2) “Coxinha” “reaça” Bolsonaro: Agora sabemos que o PT se inspira nos países comunistas pra aparelhar as escolas e fazer as crianças defender esse sistema. Eles querem transformar o ensino numa fonte de baderna e num diretório partidário. Os socialistas defendem a violência, mesmo por crianças, em todos os âmbitos!
Da “pedagogia do rifle” à “pedagogia da picaretagem”, a presente chanceler alemã Angela Merkel, em rara entrevista, participou de uma conversa com Günter Gaus em 1991, na gravação, talvez, de algum documentário sobre a recém-extinta RDA. Ela diz que a maioria dos jovens que participavam da FDJ (a juventude comunista oficial) nem ligava pra ideologia. Quase não se fala nada neste trecho, mas ele é revelador por causa da sinceridade e do estágio físico em que estava uma pessoa hoje célebre no mundo inteiro. Merkel, hoje filiada à democracia cristã, nasceu e cresceu na antiga Alemanha comunista e diz que sempre ia mal nas aulas de marxismo-leninismo, mas não nas de língua russa, a qual domina até hoje.
A transcrição e mais algumas informações sobre a fala de Honecker estão nesta página, e entre colchetes está um trecho do mesmo parágrafo que não aparece no vídeo. Na busca, achei por acaso um equivalente ao TCC defendido em alemão na Suíça, sobre a educação profissional e patriótica na RDA. Do vídeo com Merkel eu apenas eliminei um trecho e reenquadrei, e uma transcrição em alemão pode ser lida nesta postagem do Facebook. Eu mesmo traduzi os textos diretamente do alemão e legendei, seguindo abaixo as legendagens, as falas originais e as traduções mais ou menos literais em português:
[Noch ist nicht Zeit, die Hände in den Schoß zu legen,] unsere Zeit ist eine kämpferische Zeit, sie braucht eine Jugend, die kämpfen kann, die den Sozialismus stärken hilft, die für ihn eintritt, die ihn verteidigt mit Wort und Tat und, wenn nötig, mit der Waffe in der Hand.

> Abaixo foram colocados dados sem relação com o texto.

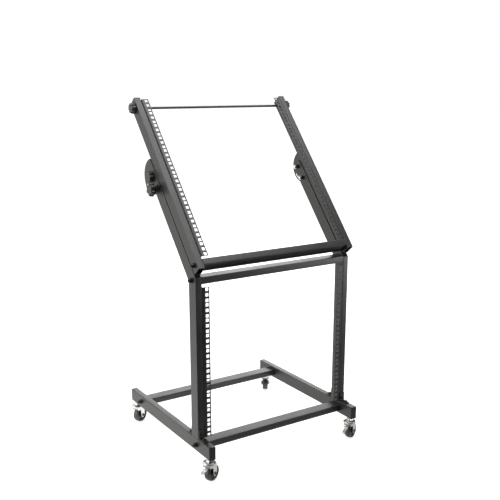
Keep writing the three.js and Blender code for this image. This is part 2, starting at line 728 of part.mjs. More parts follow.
// The wheel: a crowned tread, side walls dished in to a thinner web, and a hub with a bore.
function casterWheel() {
  const bore = axle_diameter / 2 + shaft_gap;
  const hub = hub_diameter / 2;
  const rim = wheel_diameter / 2;
  const half = wheel_width / 2;
  const side = [
    [bore, hub_width / 2], [hub, hub_width / 2], [hub, web_width / 2], [rim - rim_depth, web_width / 2],
    [rim - tread_crown, half], [rim, half * tread_flat_share],
  ];
  const profile = [...side.map(([radius, along]) => [radius, -along]), ...side.reverse()];
  const points = [...profile, profile[0]].map(([radius, along]) => new THREE.Vector2(radius, along));
  return new THREE.LatheGeometry(points, 22);
}

// The fork: a pressed plate under the cup, two tapering legs down to the axle with an apron folded
// down between them in front, and the axle itself.
function forkLegOutline() {
  const eye = fork_eye_diameter / 2;
  const under = fork_plate_height + fork_steel;
  const outline = [
    new THREE.Vector2(-fork_front_reach, under),
    new THREE.Vector2(-fork_front_reach, under - fork_apron_height),
    new THREE.Vector2(-fork_leg_front, under - fork_apron_height),
  ];
  const steps = 6;
  for (let i = 0; i <= steps; i += 1) {
    const turn = Math.PI * (1 + i / steps);
    outline.push(new THREE.Vector2(wheel_trail + eye * Math.cos(turn), axle_z + eye * Math.sin(turn)));
  }
  outline.push(new THREE.Vector2(wheel_trail + eye, fork_plate_height - fork_steel));
  outline.push(new THREE.Vector2(fork_plate_diameter / 2 - fork_steel, under));
  return outline;
}

// An outline in the caster's side plane, as a slab between two places on Y.
function crossSlab(outline, low, high) {
  const place = (y) => (point) => new THREE.Vector3(point.x, y, point.y);
  return solidOf(lofted(outline, [place(high), place(low)]));
}

function casterFork() {
  const leg_inner = hub_width / 2 + seat_gap;
  const leg_outer = leg_inner + fork_steel;
  const top = fork_plate_height;
  const under = top + fork_steel;
  const bore = stem_diameter / 2 + shaft_gap;
  const outline = forkLegOutline();
  const legs = [crossSlab(outline, leg_inner, leg_outer), crossSlab(outline, -leg_outer, -leg_inner)];
  const apron = new THREE.BoxGeometry(fork_steel, 2 * leg_outer, fork_apron_height)
    .translate(fork_steel / 2 - fork_front_reach, 0, under - fork_apron_height / 2);
  const plate = turnedOnZ([
    [bore, top], [fork_plate_diameter / 2, top], [fork_plate_diameter / 2, under], [bore, under], [bore, top],
  ], 18);
  const axle = rod('y', axle_diameter, 2 * leg_outer).translate(wheel_trail, 0, axle_z);
  const head_length = axle_head_height + fork_steel;
  const heads = [-1, 1].map((end) => solidOf(rod('y', axle_head_diameter, head_length, 6)
    .translate(wheel_trail, end * (leg_inner + head_length / 2), axle_z)));
  return geometryOf(joined([solidOf(plate), solidOf(apron), ...legs, solidOf(axle), ...heads]));
}

// The brake pedal: a rocker of pressed strip on a pin between the fork's legs. It runs out clear of the
// tread and parts into a lower lobe, trodden to brake, and an upper one, trodden to let go.
function ribbonOutline(path, thickness) {
  const points = path.map(([x, z]) => new THREE.Vector2(x, z));
  const offset = (i, side) => {
    const before = points[Math.max(i - 1, 0)];
    const after = points[Math.min(i + 1, points.length - 1)];
    const along = after.clone().sub(before).normalize();
    return points[i].clone().add(new THREE.Vector2(-along.y, along.x).multiplyScalar(side * thickness / 2));
  };
  const right = points.map((point, i) => offset(i, -1));
  const left = points.map((point, i) => offset(i, 1)).reverse();
  return [...right, ...left];
}

const pedal_pin_x = -pedal_pin_setback;
const pedal_pin_z = fork_plate_height - pedal_pin_drop;

function brakePedal() {
  const half = pedal_width / 2;
  const lobes = [lower_lobe_shares, upper_lobe_shares].map((lobe_shares) => {
    const path = lobe_shares.map(([out, down]) => [
      pedal_pin_x - pedal_reach * out, pedal_pin_z - pedal_drop * down,
    ]);
    return crossSlab(ribbonOutline(path, pedal_steel), -half, half);
  });
  const pin = rod('y', pedal_pin_diameter, hub_width).translate(pedal_pin_x, 0, pedal_pin_z);
  return geometryOf(joined([...lobes, solidOf(pin)]));
}

const casters = [
  ['front_left', -1, front_caster_y, side_caster_heading, true],
  ['front_right', 1, front_caster_y, side_caster_heading, true],
  ['rear_left', -1, rear_caster_y, side_caster_heading, false],
  ['rear_right', 1, rear_caster_y, rear_right_caster_heading, false],
];

for (const [name, sign, y, heading, braked] of casters) {
  const caster = new THREE.Group();
  caster.position.set(sign * side_tube_x, y, 0);
  caster.rotation.z = heading;
  part.add(caster);
  put(caster, `caster_stem_${name}`, casterStem(), zincPlate);
  put(caster, `caster_fork_${name}`, casterFork(), zincPlate);
  put(caster, `caster_wheel_${name}`, casterWheel(), wheelPlastic, wheel_trail, 0, wheel_diameter / 2);
  if (braked) put(caster, `brake_pedal_${name}`, brakePedal(), zincPlate);
}

// The origin moves to the middle of the whole part's box, front to back.
const whole = new THREE.Box3().setFromObject(part, true);
part.children.forEach((child) => {
  child.position.y -= (whole.min.y + whole.max.y) / 2;
});

export default part;
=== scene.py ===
import json
import math

import bmesh
import bpy
from mathutils import Matrix, Vector

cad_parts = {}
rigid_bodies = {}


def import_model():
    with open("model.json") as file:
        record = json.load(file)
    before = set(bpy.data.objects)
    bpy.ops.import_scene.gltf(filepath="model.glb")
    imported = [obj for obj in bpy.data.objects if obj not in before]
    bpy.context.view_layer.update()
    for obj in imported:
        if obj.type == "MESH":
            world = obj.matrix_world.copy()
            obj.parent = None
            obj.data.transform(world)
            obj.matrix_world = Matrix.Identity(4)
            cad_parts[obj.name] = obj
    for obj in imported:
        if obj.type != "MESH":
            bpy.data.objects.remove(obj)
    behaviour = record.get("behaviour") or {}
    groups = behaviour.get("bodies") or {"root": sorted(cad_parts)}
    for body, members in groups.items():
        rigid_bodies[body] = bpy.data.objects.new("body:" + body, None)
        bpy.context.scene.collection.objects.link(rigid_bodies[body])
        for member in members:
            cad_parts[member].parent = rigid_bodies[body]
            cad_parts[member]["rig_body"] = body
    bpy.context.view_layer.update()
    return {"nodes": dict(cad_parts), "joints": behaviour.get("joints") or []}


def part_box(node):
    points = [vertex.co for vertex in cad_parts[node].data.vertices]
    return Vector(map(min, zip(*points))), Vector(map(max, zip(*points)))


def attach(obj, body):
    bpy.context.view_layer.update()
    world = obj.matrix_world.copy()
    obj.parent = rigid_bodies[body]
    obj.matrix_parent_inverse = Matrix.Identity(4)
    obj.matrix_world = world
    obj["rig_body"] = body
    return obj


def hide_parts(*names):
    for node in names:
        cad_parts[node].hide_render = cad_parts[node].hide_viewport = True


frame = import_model()
joints = {joint["name"]: joint for joint in frame["joints"]}
link = bpy.context.scene.collection.objects.link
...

[Ainda não é hora de cruzar os braços.] Nós estamos num tempo de combate, ele demanda uma juventude que saiba lutar, que ajude a reforçar o socialismo, que o conserve, que o defenda em atos, palavras e, se preciso, de armas nas mãos.
Ich war gern in der FDJ, muss ich sagen, aus einer Unterbetätigung in der FDJ, dass man nämlich in Seminargruppen, unter jungen Leuten im Institut, auch Dinge unternommen hat, die mit dem System und seiner Ideologie eigentlich wenig zu tun hatten. Das will ich zugeben. Aber ansonsten war’s auch 70% Opportunismus, natürlich.
Posso dizer que gostava da FDJ, que tendo atuado pouco na FDJ, também se faziam coisas, sobretudo nas monitorias, entre os jovens da faculdade, que quase nada tinham a ver com o sistema e sua ideologia. Quero admitir isso. Mas por outro lado, havia também obviamente 70% de oportunismo.